The fives in the tarot are tricky. They are right in the middle of the cycle of each suit. They depict the messy middle, the unresolved. In this case, with the cups, the feeling suit, there is disappointment, regret, and sometimes grief. What it makes me consider this morning is disappointment in myself, when I don’t meet my own expectations or desires. Of late I’ve been trying to check all the boxes, get back in my groove. I haven’t been writing enough, exercising enough, working enough, cooking enough. Enough, enough, enough. I have felt like the figure above, hunched over and looking at my cups of spilled red wine. Literally.
I started drinking wine again, with some purpose, earlier this year It crept back into my home, into my daily life, after work, out to dinner. It is so easy. I’m surrounded by drinkers, my best local friends, my husband, coworkers, and I even began drinking a glass or two of wine by myself in the evenings, watching tv and knitting or scrolling social media. I thought I had dealt with my “habit” a few years ago, and was now a solid “social” drinker again, content to moderate.
I think that’s how my grandmother started decades ago. Drinking was a natural part of upper middle class Brooklyn Heights social activity. The parties, dinners, concerts, bookended by cocktails before and after. My father told me that after his father died suddenly when he was only fifteen, leaving my grandmother to finish raising him and figure out the rest of her life, the drinking got worse.

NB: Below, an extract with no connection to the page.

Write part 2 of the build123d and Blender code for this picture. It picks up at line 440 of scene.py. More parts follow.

It was a reaction I’m sure to widowhood and uncertainty. It is insidious. It sneaks up on you, becomes a friend, something you can count on, until it doesn’t.

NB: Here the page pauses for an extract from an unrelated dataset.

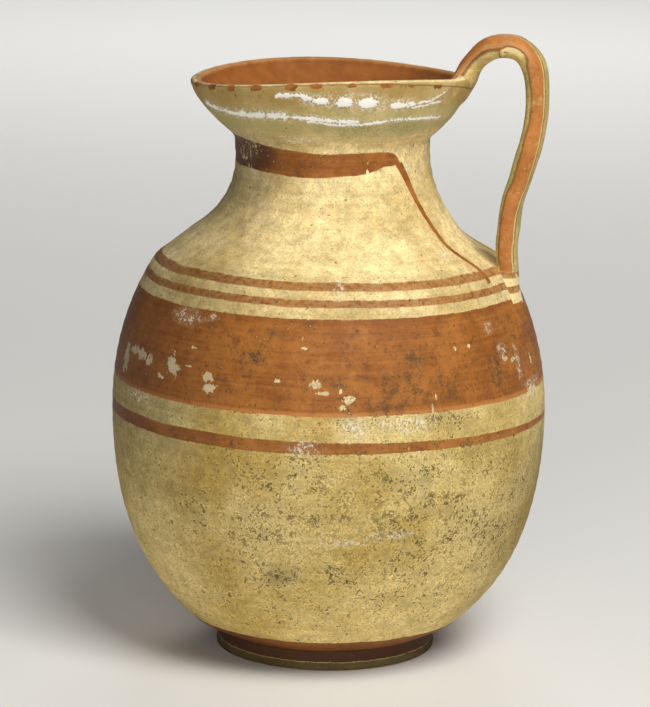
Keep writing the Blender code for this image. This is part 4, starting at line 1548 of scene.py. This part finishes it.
class PAINTEDJUG_OT_throw(bpy.types.Operator):
    """Throw the wall, join the strap handle to it, then paint and age the jug"""

    bl_idname = "painted_jug.throw"
    bl_label = "Throw and paint the jug"

    def execute(self, context):
        make_jug(context.scene)
        return {"FINISHED"}


class PAINTEDJUG_OT_stage(bpy.types.Operator):
    """Set the floor, the lights, the surround and the camera"""

    bl_idname = "painted_jug.stage"
    bl_label = "Set the studio"

    def execute(self, context):
        make_stage(context.scene)
        return {"FINISHED"}


SETTINGS = {
    "jug_wall": JugWall, "jug_strap": JugStrap, "jug_faults": JugFaults,
    "jug_bands": JugBands, "jug_paints": JugPaints, "jug_studio": JugStudio,
}


class PAINTEDJUG_PT_sidebar(bpy.types.Panel):
    """Sizes and colours of the jug, and the steps that make it"""

    bl_idname = "PAINTEDJUG_PT_sidebar"
    bl_label = "Painted Jug"
    bl_space_type = "VIEW_3D"
    bl_region_type = "UI"
    bl_category = "Painted Jug"

    def draw(self, context):
        column = self.layout.column()
        for operator in (PAINTEDJUG_OT_throw, PAINTEDJUG_OT_stage):
            column.operator(operator.bl_idname)
        for name in SETTINGS:
            group = getattr(context.scene, name)
            box = self.layout.box()
            box.label(text=group.bl_rna.description)
            for key in group.bl_rna.properties.keys():
                if key not in ("rna_type", "name"):
                    box.prop(group, key, text=key.replace("_", " ").capitalize())


CLASSES = (*SETTINGS.values(), PAINTEDJUG_OT_throw, PAINTEDJUG_OT_stage, PAINTEDJUG_PT_sidebar)


def register():
    """Makes the settings, the steps and the panel known to Blender."""
    for item in CLASSES:
        bpy.utils.register_class(item)
    for name, group in SETTINGS.items():
        setattr(bpy.types.Scene, name, PointerProperty(type=group))


def unregister():
    """Takes the panel, the steps and the settings away again."""
    for name in SETTINGS:
        delattr(bpy.types.Scene, name)
    for item in reversed(CLASSES):
        bpy.utils.unregister_class(item)


def main():
    """Makes the jug, then its stage, and writes the sizes of both models."""
    register()
    bpy.ops.painted_jug.throw()
    bpy.ops.painted_jug.stage()


if __name__ == "__main__":
    main()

It would be easy to write about the Five of Cups in a purely academic way. I can cite my sources and talk about how different decks depict this card. But the fives ask us to be personal, to take it personally. Today I do. I try not to see Kim Krans’ horse below, hanging his head in shame. I prefer to see it as regret. But both the RWS and WU Five of Cups show cups still standing. There is always hope in these cards, these fives, and in fact, all seventy-eight cards in the tarot. The RWS figure can turn around and look at the cups still standing. The horse can raise his head and look up. When I tell people there are no bad cards in the tarot I really mean it. But that doesn’t mean that the cards don’t show us the full spectrum of human experience, which includes, sadness, regret, disappointment, anger and on and on. If all the cards were “happy,” I would have lost interest long ago.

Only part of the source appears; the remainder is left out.